Dumaux’s part of the evening concluded with two selections by Vivaldi. He began with the first section only of the searing Stabat Mater; this struck me as odd as I don’t ever recall hearing just a single movement of a baroque sacred piece performed. The final piece was Tamerlano’s raging “Barbaro traditor” from Bajazet; both Vivaldi were soulfully and energetically performed respectively but couldn’t match the transcendence of the Handel that came before.
It’s too bad that Dumaux performs so rarely in New York as he remains one of the best countertenors before the public today. The voice is rich from a potent top to a full and resonant middle and he’s not afraid to occasionally dip into his “natural” baritone voice when the drama requires. He negotiates coloratura with aplomb, eschewing the effortful aspiration embraced by some of his colleagues.

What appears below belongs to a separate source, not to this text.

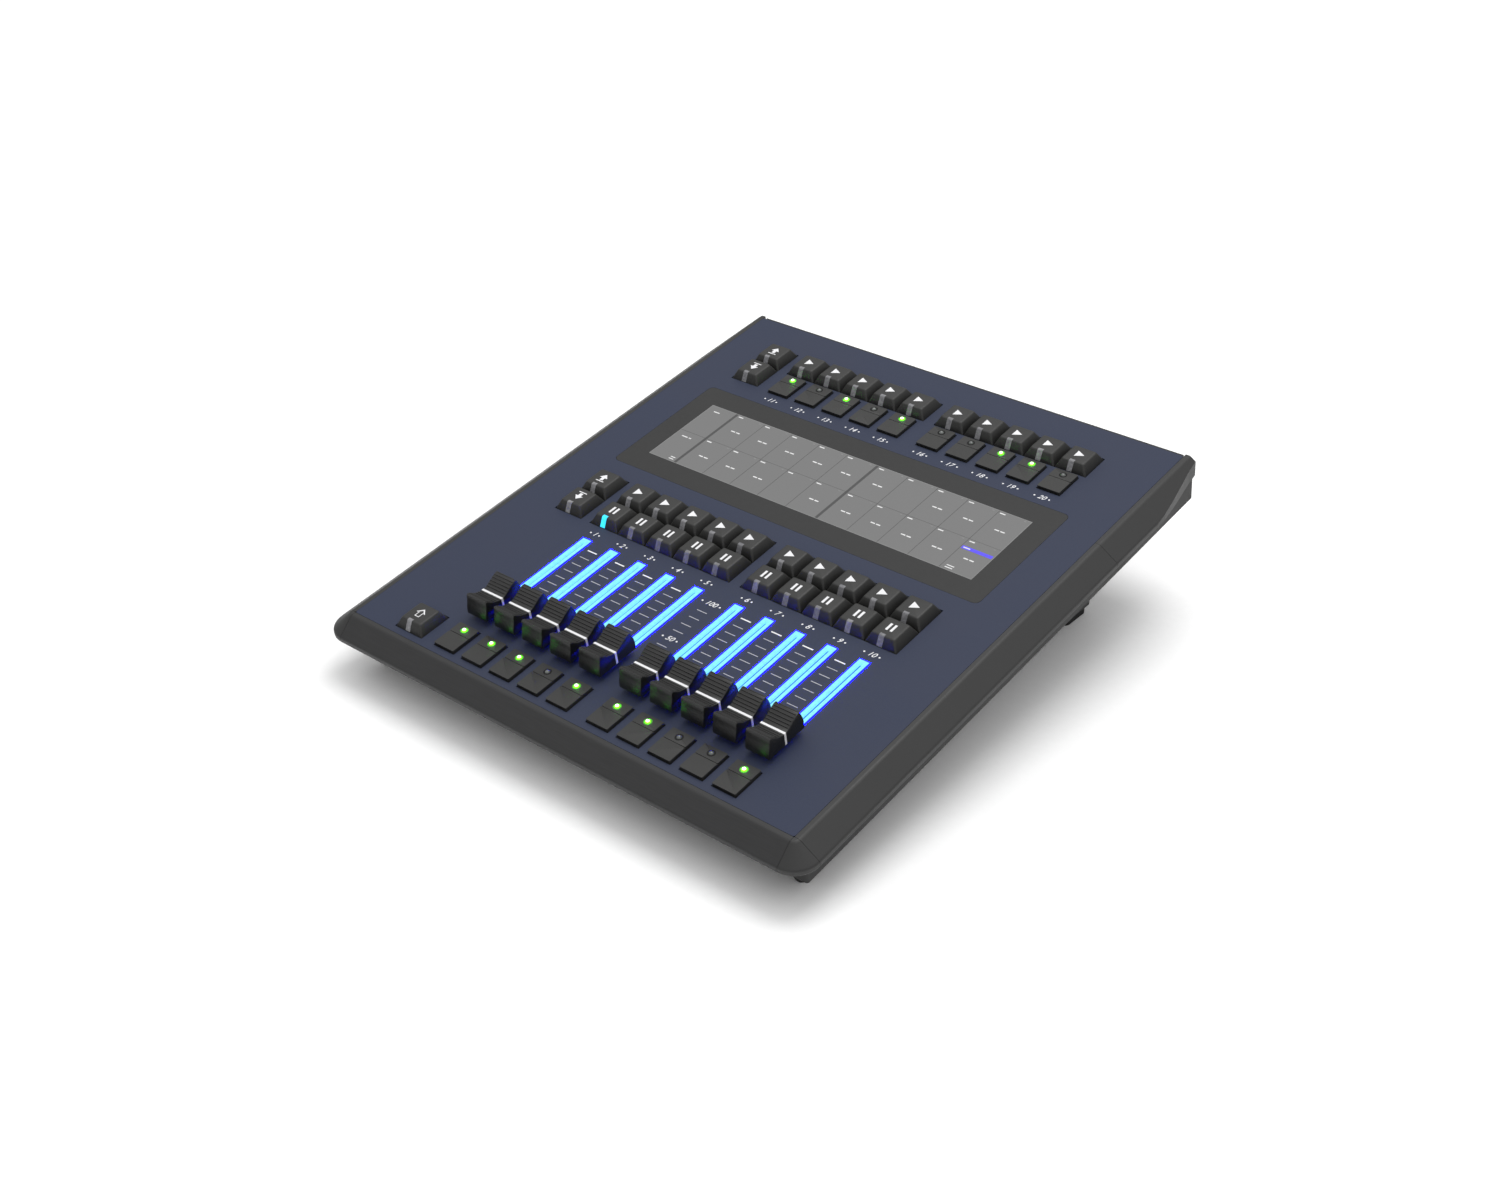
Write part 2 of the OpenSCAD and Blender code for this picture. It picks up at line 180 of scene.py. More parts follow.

Dumaux first collaborated with Sejong Soloists in a series of concerts with Daniels earlier this year in Korea. I had previously been unaware of this fine string orchestra but learned that for more than twenty years it has been touring widely and recording a number of CDs while also being involved in many educational out-reach activities both in the US and around the world.
The concert’s non-vocal selections were strikingly varied from a mournful soaring rendition of Webern’s very Mahleresque “Langsame satz” to a spiky pungent “Murmurs in the Mist of Memory” by Augusta Read Thomas, a fascinating four-moment piece for eleven players inspired by a poem by Emily Dickinson. The Thomas was first performed by Sejong in 2001, the first of the ten world premieres in which it has taken part.
The vibrant sound of Sejong was a bit disconcerting in the first selection, a double-violin concerto by Vivaldi whose works are not usually performed these days with such lush vibrato. The evening’s master of ceremonies was television journalist Paula Zahn who has been the host for these special concerts for fifteen years. An avid cellist, she joined the group for a soulful “Danny Boy” in the program’s second half but her gracious introductions were unfortunately marred by a few slips—Handel and Vivaldi are of course 18th, not 17th century composers and Dumaux is surely a countertenor, not a tenor!
Speaking of Mr. Davies after his run as the petulant Francisco in The Exterminating Angel at the Met he is currently on Broadway where the play Farinelli and the King has just begun previews. He shares the title roles with Mark Rylance and then returns in March to Carnegie Hall for the title role in Handel’s Rinaldo where he will also be joined by young hotshot countertenor Jakub Jósef Orlinski as Eustazio, Dumaux’s breakthrough role fifteen years ago.